10/10/2024 Ben Libman
Bioengineering M.S. student Sydney Khemtonglang and professor Brian Cunningham have developed the PRAM Mini, a portable, low-cost microscope designed to improve healthcare diagnostics in underfunded and rural clinics. Using photonic crystal and gold nanoparticle technology, the PRAM Mini can detect particles at an incredibly small scale, providing test results in just 30 minutes. Affordable and compact, this device aims to make advanced diagnostics more accessible, with potential applications in detecting diseases like COVID-19 and even certain cancers.
Written by Ben Libman
Going to the doctor can be a stressful experience. For many, the worst part comes after the appointment—waiting for test results. These results can be crucial to a patient’s follow-up care, yet we frequently wait a week or longer to receive them. In addition, important tests can be cost-prohibitive. This is a bigger problem in poorer and more rural areas, where samples must be sent further away to get accurate results and patients may not have the financial means to stay up to date on tests.

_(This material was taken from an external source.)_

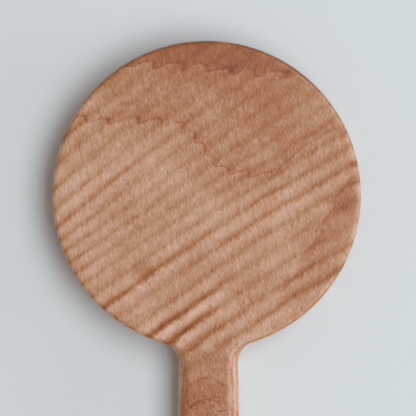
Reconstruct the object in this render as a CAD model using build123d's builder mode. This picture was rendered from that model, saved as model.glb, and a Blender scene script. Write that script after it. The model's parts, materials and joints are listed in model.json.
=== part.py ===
# A round wooden butter mold with a handle, cut and carved from one board.
#
# It lies on its print face at z = 0, with its plain back up. The origin is the centre of the head on the
# print face, and the handle runs along -Y. The board has no joints: head, neck and handle are one piece.

from build123d import *
from math import acos, cos, pi, radians, sin, sqrt
import os

# Board and outline, in millimetres and degrees
thickness = 15.0
head_diameter = 125.0
handle_length = 103.0  # from the rim of the head to the end of the handle
neck_width = 24.2
neck_radius = 9.0  # hollow corner between head and handle, seen from above
handle_flare = 1.0  # how far each side of the handle leans outwards on its way to the end

# Rounded edges, the same on both faces
head_round = 1.8
handle_round = 5.0

# Hole to hang the mold up by
hole_diameter = 6.0
hole_from_end = 13.0
hole_round = 0.8

# Carved print, laid out from the rim inwards: a border of notches, a ring, and a rosette of petals and slim leaves
rim_land = 4.4  # plain wood between the rounded rim and the notches
notch_count = 48
notch_length = 9.7
notch_half_width = 1.6
notch_depth = 1.3
notch_gap = 3.0  # from the notches to the middle of the ring
ring_half_width = 1.0
ring_depth = 1.2
ring_gap = 3.6  # from the middle of the ring to the petal tips
petal_count = 6
petal_half_width = 6.2
petal_depth = 3.0
leaf_length = 20.0
leaf_half_width = 2.6
leaf_depth = 1.6
centre_land = 5.0  # radius of the plain middle that the petals leave

overshoot = 1.0  # how far a cutter starts below the face
round_steps = 6  # steps from section to section through a rounded edge

head_radius = head_diameter / 2
notch_end = head_radius - head_round - rim_land
notch_start = notch_end - notch_length
ring_radius = notch_start - notch_gap
petal_end = ring_radius - ring_gap
petal_length = petal_end - centre_land
leaf_start = petal_end - leaf_length


def set_in(radius, depth):
    """How far a rounded edge of that radius stands in from the full outline, that deep below the face."""
    if depth >= radius:
        return 0.0
    return radius - sqrt(radius**2 - (radius - depth) ** 2)


def handle_line(inset=0.0):
    """The right side of the handle as (outward normal, direction to the end, distance from the origin)."""
    lean = radians(handle_flare)
    outward = Vector(cos(lean), sin(lean))
    along = Vector(sin(lean), -cos(lean))
    neck_y = sqrt((head_radius + neck_radius) ** 2 - (neck_width / 2 + neck_radius) ** 2)
    return outward, along, neck_width / 2 * cos(lean) - neck_y * sin(lean) - inset


def end_centre():
    """Y of the centre of the round end, which the two sides of the handle run into."""
    _, _, distance = handle_line()
    return (distance - head_radius - handle_length) / (1 + sin(radians(handle_flare)))


def outline(depth):
    """The closed outline of the mold at a depth below either face, drawn in the current line."""
    head_inset = set_in(head_round, depth)
    handle_inset = set_in(handle_round, depth)
    head = head_radius - head_inset
    hollow = neck_radius + (head_inset + handle_inset) / 2
    outward, along, distance = handle_line(handle_inset)

    # The hollow corner touches the head and the side of the handle
    corner = outward * (distance + hollow) + along * sqrt((head + hollow) ** 2 - (distance + hollow) ** 2)
    on_head = corner * (head / (head + hollow))
    on_side = corner - outward * hollow
    on_corner = corner + ((on_head + on_side) / 2 - corner).normalized() * hollow

    # The round end takes the handle's full width
    centre = Vector(0, end_centre())
    end_radius = distance - outward.Y * centre.Y
    on_end = centre + outward * end_radius

    def mirrored(point):
        return Vector(-point.X, point.Y)

    ThreePointArc(on_head, (0, head), mirrored(on_head))
    ThreePointArc(mirrored(on_head), mirrored(on_corner), mirrored(on_side))
    Line(mirrored(on_side), mirrored(on_end))
    ThreePointArc(mirrored(on_end), centre - Vector(0, end_radius), on_end)
    Line(on_end, on_side)
    ThreePointArc(on_side, on_corner, on_head)


def section_depths(radius, shallowest):
    """Depths in even steps of angle round an edge of that radius, from the shallowest to where it ends."""
    first = acos((radius - shallowest) / radius)
    angles = [first + (pi / 2 - first) * step / round_steps for step in range(round_steps + 1)]
    return [radius * (1 - cos(angle)) for angle in angles]


def gouge_cut(length, half_width, depth):
    """A leaf-shaped cut along X, V-shaped across: two steep cones that meet at its bottom."""
    arc_radius = ((length / 2) ** 2 + half_width**2) / (2 * half_width)
    slope = half_width / depth
    past_bottom = depth * 0.1
    with BuildPart() as cut:
        for side, mode in ((1, Mode.ADD), (-1, Mode.INTERSECT)):
            with Locations((0, side * (arc_radius - half_width), -overshoot)):
                Cone(
                    arc_radius + slope * overshoot,
                    arc_radius - slope * (depth + past_bottom),
                    overshoot + depth + past_bottom,
                    align=(Align.CENTER, Align.CENTER, Align.MIN),
                    mode=mode,
                )
    return cut.part


petal = gouge_cut(petal_length, petal_half_width, petal_depth)
leaf = gouge_cut(leaf_length, leaf_half_width, leaf_depth)
notch = gouge_cut(notch_length, notch_half_width, notch_depth)

with BuildPart() as butter_mold:
    # Below each face lies a layer in which every edge curves, then one in which only the handle's edge does
    for face_height, inwards in ((0, 1), (thickness, -1)):
        for depths in (section_depths(head_round, 0), section_depths(handle_round, head_round)):
            for depth in depths:
                with BuildSketch(Plane.XY.offset(face_height + inwards * depth)):
                    with BuildLine():
                        outline(depth)
                    make_face()
            loft()

    # The middle of the board has upright sides
    with BuildSketch(Plane.XY.offset(handle_round)):
        with BuildLine():
            outline(handle_round)
        make_face()
    extrude(amount=thickness - 2 * handle_round)

    # Hanging hole, with eased edges
    with Locations((0, -(head_radius + handle_length - hole_from_end), thickness)):
        Hole(hole_diameter / 2)
    hole_edges = butter_mold.edges().filter_by(GeomType.CIRCLE).filter_by(
        lambda edge: abs(edge.radius - hole_diameter / 2) < 0.01
    )
    fillet(hole_edges, hole_round)

    # Rosette: petals, and slim leaves between them
    with PolarLocations((centre_land + petal_end) / 2, petal_count, start_angle=90):
        add(petal, mode=Mode.SUBTRACT)
    with PolarLocations((leaf_start + petal_end) / 2, petal_count, start_angle=90 + 180 / petal_count):
        add(leaf, mode=Mode.SUBTRACT)

    # Ring and border
    with BuildSketch(Plane.XZ):
        with BuildLine():
            Polyline(
                (ring_radius - 2 * ring_half_width, -ring_depth),
                (ring_radius, ring_depth),
                (ring_radius + 2 * ring_half_width, -ring_depth),
                close=True,
            )
        make_face()
    revolve(axis=Axis.Z, mode=Mode.SUBTRACT)
    with PolarLocations((notch_start + notch_end) / 2, notch_count, start_angle=180 / notch_count):
        add(notch, mode=Mode.SUBTRACT)

butter_mold.part.label = "butter_mold"
os.makedirs("parts", exist_ok=True)
export_step(butter_mold.part, "parts/butter_mold.step")
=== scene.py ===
# A one-piece butter mold of curly cherry: head, neck and handle from one board, with a print carved
# underneath. It lies on its print face, back up. Lengths are in metres, but in the wood's section in mm.
import json
from functools import partial
from math import acos, atan2, ceil, cos, pi, radians, sin, sqrt

import bpy
from mathutils import Euler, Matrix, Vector
from mathutils.geometry import delaunay_2d_cdt


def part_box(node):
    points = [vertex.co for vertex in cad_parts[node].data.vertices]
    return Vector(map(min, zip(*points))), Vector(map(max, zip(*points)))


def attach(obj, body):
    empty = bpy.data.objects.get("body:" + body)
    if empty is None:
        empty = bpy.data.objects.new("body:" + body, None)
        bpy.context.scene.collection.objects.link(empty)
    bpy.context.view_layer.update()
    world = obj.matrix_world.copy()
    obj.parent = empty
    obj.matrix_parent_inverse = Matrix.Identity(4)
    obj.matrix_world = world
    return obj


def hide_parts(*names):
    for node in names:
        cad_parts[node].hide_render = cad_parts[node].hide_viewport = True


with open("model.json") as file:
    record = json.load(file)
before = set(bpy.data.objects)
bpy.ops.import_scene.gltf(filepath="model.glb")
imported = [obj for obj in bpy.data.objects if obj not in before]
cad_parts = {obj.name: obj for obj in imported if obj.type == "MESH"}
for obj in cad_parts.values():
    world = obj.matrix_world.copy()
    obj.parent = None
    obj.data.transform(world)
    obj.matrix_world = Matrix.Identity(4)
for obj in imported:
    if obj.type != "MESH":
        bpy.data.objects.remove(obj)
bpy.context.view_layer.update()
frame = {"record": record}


# --- The board --------------------------------------------------------------------------------------------
# One piece of flat-sawn cherry, bandsawn to a disc with a handle and planed to thickness. The rim has a
# small round, and the handle is rounded over with a spokeshave for the hand. Head and handle meet in hollow
# corners.

MM = 0.001
board_low, board_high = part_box("butter_mold")
head_radius = board_high.y
thickness = board_high.z
handle_end = -board_low.y

neck_width = 24.2 * MM
neck_radius = 9.0 * MM
handle_flare = radians(1.0)
head_round = 1.8 * MM
handle_round = 5.0 * MM

head_steps, corner_steps, side_steps, end_steps = 130, 14, 64, 26
round_steps, edge_steps = 8, 4
back_spacing, print_spacing = 1.1 * MM, 2.4 * MM


def set_in(radius, depth):
    """How far a rounded edge stands in from the full outline, at a depth below the face."""
    return radius - sqrt(radius**2 - (radius - depth) ** 2) if depth < radius else 0.0


def arc(centre, radius, start, stop, steps):
    """Points from one angle to another, without the last."""
    angles = (start + (stop - start) * step / steps for step in range(steps))
    return [centre + radius * Vector((cos(angle), sin(angle))) for angle in angles]


def board_outline(depth):
    """The outline at a depth below either face, clockwise from the top of the head."""
    head_inset = set_in(head_round, depth)
    handle_inset = set_in(handle_round, depth)
    radius = head_radius - head_inset
    hollow = neck_radius + (head_inset + handle_inset) / 2
    outward = Vector((cos(handle_flare), sin(handle_flare)))
    along = Vector((sin(handle_flare), -cos(handle_flare)))
    neck_y = sqrt((head_radius + neck_radius) ** 2 - (neck_width / 2 + neck_radius) ** 2)
    full_distance = neck_width / 2 * cos(handle_flare) - neck_y * sin(handle_flare)
    distance = full_distance - handle_inset

    # The hollow corner touches the head and the side of the handle
    corner = outward * (distance + hollow) + along * sqrt((radius + hollow) ** 2 - (distance + hollow) ** 2)
    corner_angle = atan2(corner.y, corner.x)
    end_centre = Vector((0, (full_distance - handle_end) / (1 + sin(handle_flare))))
    end_radius = distance - outward.y * end_centre.y
    side_start = corner - outward * hollow
    side_stop = end_centre + outward * end_radius

    points = arc(Vector((0, 0)), radius, pi / 2, corner_angle, head_steps)
    points += arc(corner, hollow, corner_angle + pi, pi + handle_flare, corner_steps)
    points += [side_start.lerp(side_stop, step / side_steps) for step in range(side_steps)]
    points += arc(end_centre, end_radius, handle_flare, -pi / 2, end_steps)
    points.append(end_centre - Vector((0, end_radius)))
    return points + [Vector((-point.x, point.y)) for point in reversed(points[1:-1])]


def edge_levels():
    """(height, depth below the nearer face) of each ring of points up the edge of the board."""
    deepest = acos((handle_round - head_round) / handle_round)
    depths = [head_round * (1 - cos(pi / 2 * step / round_steps)) for step in range(round_steps)]
    turns = [deepest + (pi / 2 - deepest) * step / edge_steps for step in range(edge_steps + 1)]
    depths += [handle_round * (1 - cos(turn)) for turn in turns]
    flat = thickness - 2 * handle_round
    middle = [handle_round + flat * step / edge_steps for step in range(1, edge_steps)]
    return (
        [(depth, depth) for depth in depths]
        + [(height, handle_round) for height in middle]
        + [(thickness - depth, depth) for depth in reversed(depths)]
    )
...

This was the issue bioengineering M.S. student Sydney Khemtonglang and her team set out to solve. While working in professor Brian Cunningham’s lab, Sydney’s team created the miniature Photonic Resonator Absorption Microscope (PRAM Mini.) The PRAM Mini is a high-tech microscope that can detect particles far smaller than a normal microscope would allow using a photonic crystal and gold nanoparticles. “Imagine you have a shiny surface like a mirror (a photonic crystal) that reflects all light except for one tiny spot where the single gold particle lands,” explains Sydney. “When we shine a light on this surface, the gold particle absorbs the light while the rest of the surface reflects it. What we see is a dark dot (the gold particle) on a bright background. This allows us to detect things at an incredibly small scale - even single molecules!”
The PRAM Mini’s key feature is accessibility. It achieves this in two ways: size and cost. The whole device is only the size of a textbook, making it easily fit into any clinical setting. The PRAM Mini costs approximately $2,000, a price point that could diminish further at scale. This would make it affordable for underfunded clinics that struggle to bring patients test results under normal circumstances. As Sydney points out, “High costs often limit cutting-edge medical technology to big hospitals or wealthy areas. By making PRAM Mini less expensive, we aim to bring this advanced diagnostic tool to more healthcare providers.”
The speed of the PRAM Mini means results will be ready much faster, even at remote and underfunded medical clinics. Instead of waiting a week or longer for life-changing data, patients will receive results within thirty minutes and be able to discuss them with their physician the same day. The ease and cost-effectiveness of this process will increase the frequency of screenings, enabling earlier detection when diseases are more treatable.
In this initial study, Sydney and the team chose to demonstrate the PRAM Mini’s effectiveness on COVID-19 antibodies, successfully demonstrating detection of COVID-19 in animal serum samples. However the potential applications go far beyond that. The PRAM Mini can also be coded to detect other diseases and even certain types of cancers. “With PRAM technology feasibility, we can engineer the photonic crystal biosensor to detect any specific disease biomarkers, such as micro-RNA, antibodies, and proteins,” says Sydney. “Currently, our group is working on improving the PRAM Mini's range of detection for several more types of cancers.”
The research team is currently optimizing the PRAM Mini’s detection for other types of tests. Once these improvements are made and the device gains FDA approval, you might see a PRAM Mini the next time you visit your primary care provider, head to the ER, or even go to the vet.
Sydney puts it best: “We hope that most doctor’s offices and medical centers, especially in regions with limited resources, implement PRAM Mini in their protocols to not only provide faster screening results but also advance healthcare diagnostics. I want to thank Professor Brian T. Cunningham for giving me this opportunity to be a lead on this project and to the Fulbright Scholarship for the sponsorship of my study.”